Plan Racine, la Grande Motte

 

LA NOUVELLE FLORIDE

Le gros chantier du plan Racine a été de désinsectiser les colonies de moustiques des zones lagunaires et des marécages. Puis de créer un réseau routier. L’État a acheté des terrains, pour exemple à Agde les prix montent, c’est désormais 1500 francs le m2 de vignes en bord de mer. Le cahier des charges du 5 juin 1967 précise « sont interdits toute pastiche d’architecture archaïque, romantique ou étrangère à la région…, tout esprit de modernisme basé sur des volumes ou des formes exagérées qui peuvent rompre l’unité de simplicité recherchée « . Des architectes sont nommés, certains deviendront par la suite célèbres et d’autres pas.
Candilis pour Leucate-Barcarès opte pour une référence à l’organisation urbaine grecque antique avec patio, rez-de-chaussée, terrasse-loggia à l’étage
Jean Balladur pour La Grande Motte-Port Camargue a l’idée a l’idée de pyramides adaptées au paysage plat ce qui casse la monotonie en offrant des perspectives de monts
Raymond Gleize et Edouard Hartané pour Gruissan optent pour une architecture en voûtains. L’arrondi de l’architecture en voûtains ressemble au mouvement adouci de la vague qui retombe, mais aussi à la forme floue des dunes de sable sur la plage
Jean Le Couteur pour le Cap d’Agde a voulu développer une architecture de villages du Languedoc avec une grande artère principale

Les stations auront chacune leur look, qui sera aimé ou critiqué : les marinas à Port Camargue et Port Barcarès, les pyramides à La Grande Motte, les maisons aux couleurs vives et à étages au Cap d’Agde . La presse s’emballe pour le projet et titre « la nouvelle Floride« .
Le 24 octobre 1967 : le Général de Gaulle vient visiter Languedoc. Son hélicoptère se pose à la Grande Motte. Ces formidables ensembles immobiliers qui sortent de terre représentent un rêve pour la classe moyenne française. Avoir un appartement à la mer méditerranée. Sur la côte d’Azur, le phénomène Bardot a déjà fait exploser les prix, tandis que sur les côtes languedociennes , même pour un studio, le rêve est désormais à portée de main. Le littoral sera désormais peuplé de ces nouveaux acquéreurs, venus de toute la France, retraités ou pas.

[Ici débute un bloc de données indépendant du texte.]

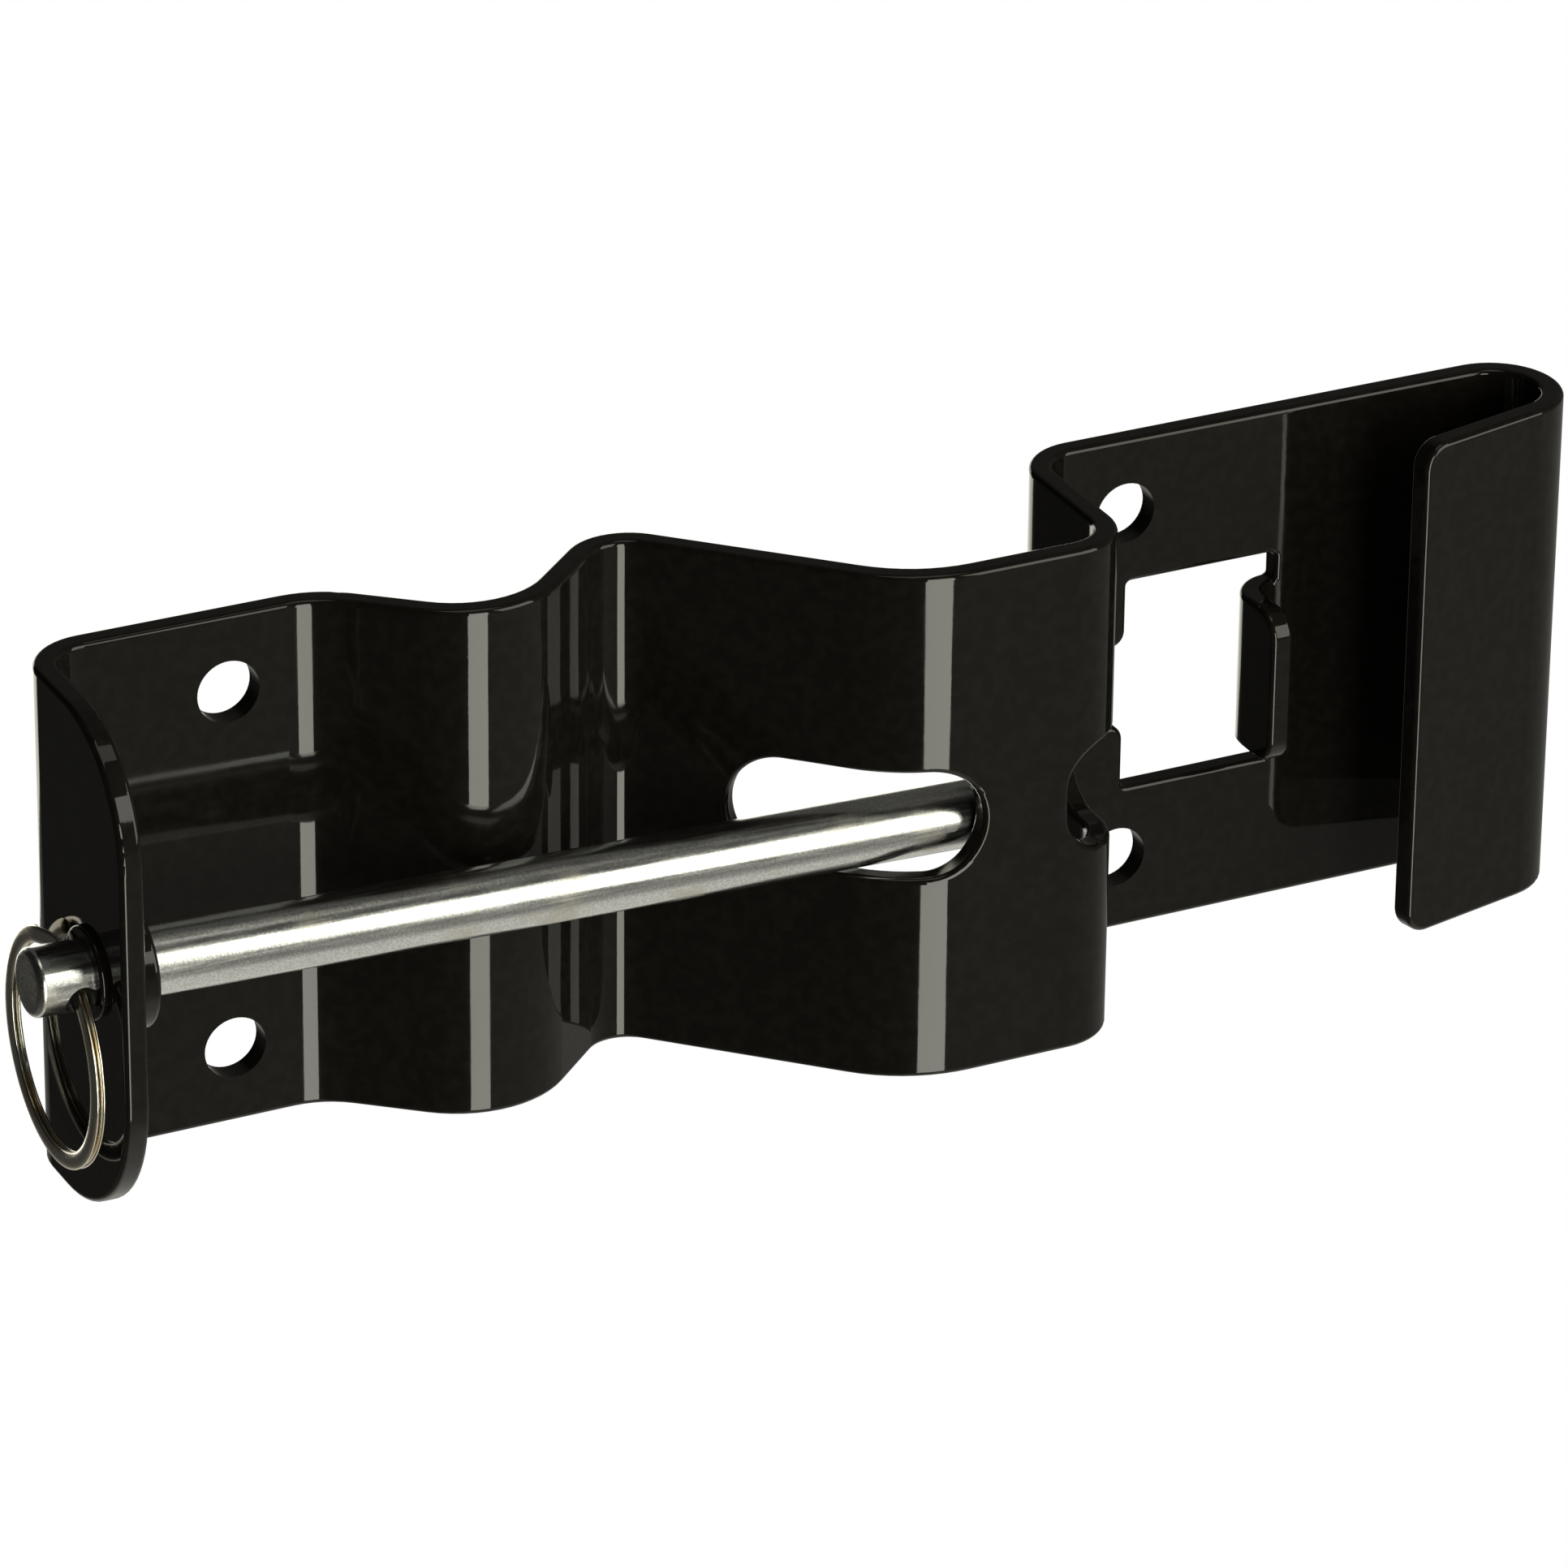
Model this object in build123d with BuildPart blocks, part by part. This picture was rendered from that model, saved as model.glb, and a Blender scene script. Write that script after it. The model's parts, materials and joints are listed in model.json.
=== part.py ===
"""Gate latch: a folded strip whose sliding pin closes the pocket in front of it.

Frame: the back of the plate lies on the plane Y = 0 and its front looks towards -Y. X runs
along the plate, Z up its height, and the origin is the centre of the four mounting holes.
Positions along X are given from the outer face of the flange that carries the pin.
"""
from build123d import *

import os
from math import asin, cos, hypot, pi, radians, sin, sqrt, tan

# ---- strip, mm ----------------------------------------------------------------------------
plate_height = 76.0
sheet = 3.4
edge_round = 0.8              # cut edges under their paint
flange_top_corner = 18.0
flange_foot_corner = 22.0
flange_foot = 2.1             # the flange ends this far above the plate's lower edge
flange_foot_run = 1.0         # and the step comes this far past its bend
flange_ahead = 11.7           # from the pin's axis to the flange's front edge
square_bend = 9.0             # outside radius of the square bends
bump_start_x = 43.5           # the strip leaves the wall
bump_start_radius = 15.0
crest_x = 63.9
crest_radius = 12.3
valley_x = 85.8               # sharp corner of the valley, before it is rounded
valley_behind = 2.8           # and how far behind the back plane that corner would be
valley_radius = 9.1
ramp_top_x = 118.6
ramp_top_radius = 19.0
rise = 29.9                   # back plane to the inside of the raised front
wall_x = 147.6                # inside face of the wall that comes back to the plate
hook_from_tab = 37.3          # to the centre of the hook's bend
hook_radius = 9.7             # outside
lip_angle = 13.0              # opening between the lip and the plate, degrees
lip_length = 21.6
lip_corner = 3.8

# ---- mounting holes -----------------------------------------------------------------------
mount_hole = 9.0
mount_x = 29.4                # the pair beside the flange
mount_from_wall = 17.3        # the pair beyond the wall
mount_from_edge = 11.25       # from the plate's upper and lower edges

# ---- window with its notch and its folded tab ---------------------------------------------
window_from_wall = 17.9
window_height = 32.0
window_top_corner = 3.5
window_foot_corner = 1.5
relief_corner = 1.5           # where the window runs past the tab's bend
notch_height = 12.2
notch_from_wall = 10.4
notch_corner = 2.3
tab_from_window = 17.2        # to the tab's near face
tab_depth = 14.7              # back plane to the tab's front edge
tab_height = 23.2
tab_bend = 6.5                # outside radius
tab_corner = 4.0

# ---- pin, and its openings in the bracket -------------------------------------------------
pin_diameter = 9.5
pin_stub = 8.9                # outside the flange when the pin is home
pin_z = 1.2                   # height of the axis at the flange's outer face
pin_droop = 1.74              # the pin's tip lies lower, degrees
pin_end_round = 1.0
pin_gap = 0.45                # from the pin to the inside of the raised front
pin_over_crest = 2.85         # from the pin back to the crest's sharp corner
pin_tip_gap = 6.5             # from the pin's tip to the wall

slot_play = 6.5               # the slots are this much higher than the pin
slot_rest = 0.35              # from the pin down to the edge it lies on
slot_below_pin = 11.6         # down the ramp, past the pin
slot_past_top = 1.4           # from the ramp's top corner to where its end turns round
corner_slot_from_wall = 6.7   # to its end on the raised front
corner_slot_corner = 6.2      # corners of its end on the raised front
corner_slot_z = 0.0
corner_slot_rise = 15.1       # from the raised front back to the slot's end in the wall

# ---- bush ---------------------------------------------------------------------------------
bush_clearance = 0.06         # radial, round the pin
bush_wall = 1.2
bush_collar_lap = 2.8         # of the collar on the flange's inner face
bush_collar_thickness = 3.4
bush_rim = 0.9                # stands out of the flange's outer face
bush_rim_width = 0.45         # laps over the flange's hole

# ---- ring ---------------------------------------------------------------------------------
ring_diameter = 33.1
ring_width = 2.4              # of the flat wire, along the ring's radius
ring_wire = 0.85              # thickness of the wire
ring_gap = 0.06               # between the two turns
ring_play = 0.57              # between the wire and the cross hole
ring_clearance = 0.9          # between the ring and the bush's rim
ring_jog = 26.0               # where the wire crosses from one turn to the other, degrees
ring_split = 226.0            # place of the wire's first end, round from the far side, degrees
jog_steps = 6
cross_hole_tilt = 65.0        # from the vertical, its lower end towards the front, degrees

# ---- worked out ---------------------------------------------------------------------------
half_height = plate_height / 2
window_x = wall_x + window_from_wall
tab_x = window_x + tab_from_window
hook_x = tab_x + hook_from_tab
mount_span_x = wall_x + mount_from_wall - mount_x
mount_span_z = plate_height - 2 * mount_from_edge
flange_x = -(mount_x + mount_span_x / 2)      # the flange's outer face in the frame
punch = 1.0                                   # a cut starts this far off the sheet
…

Les hôtels comme les commerces poussent comme des champignons.. La suite on la connait, ces nouveaux habitants vont générer depuis 1970 des générations tournées vers la mer, plongée, voiliers…
40 ans plus tard, le littoral de l’ Occitanie est la 4ème région touristique française avec près de 15 millions de touristes principalement originaires d’Ile de France, de Rhône Alpes, de Midi Pyrénées, mais également des visiteurs résidant en Languedoc-Roussillon. La clientèle étrangère représente quand à elle le tiers restant, avec près de 5 millions de touristes. Elle est très majoritairement européenne, et constituée principalement d’Allemands (34%), de britanniques (22%) et de Néerlandais (17%).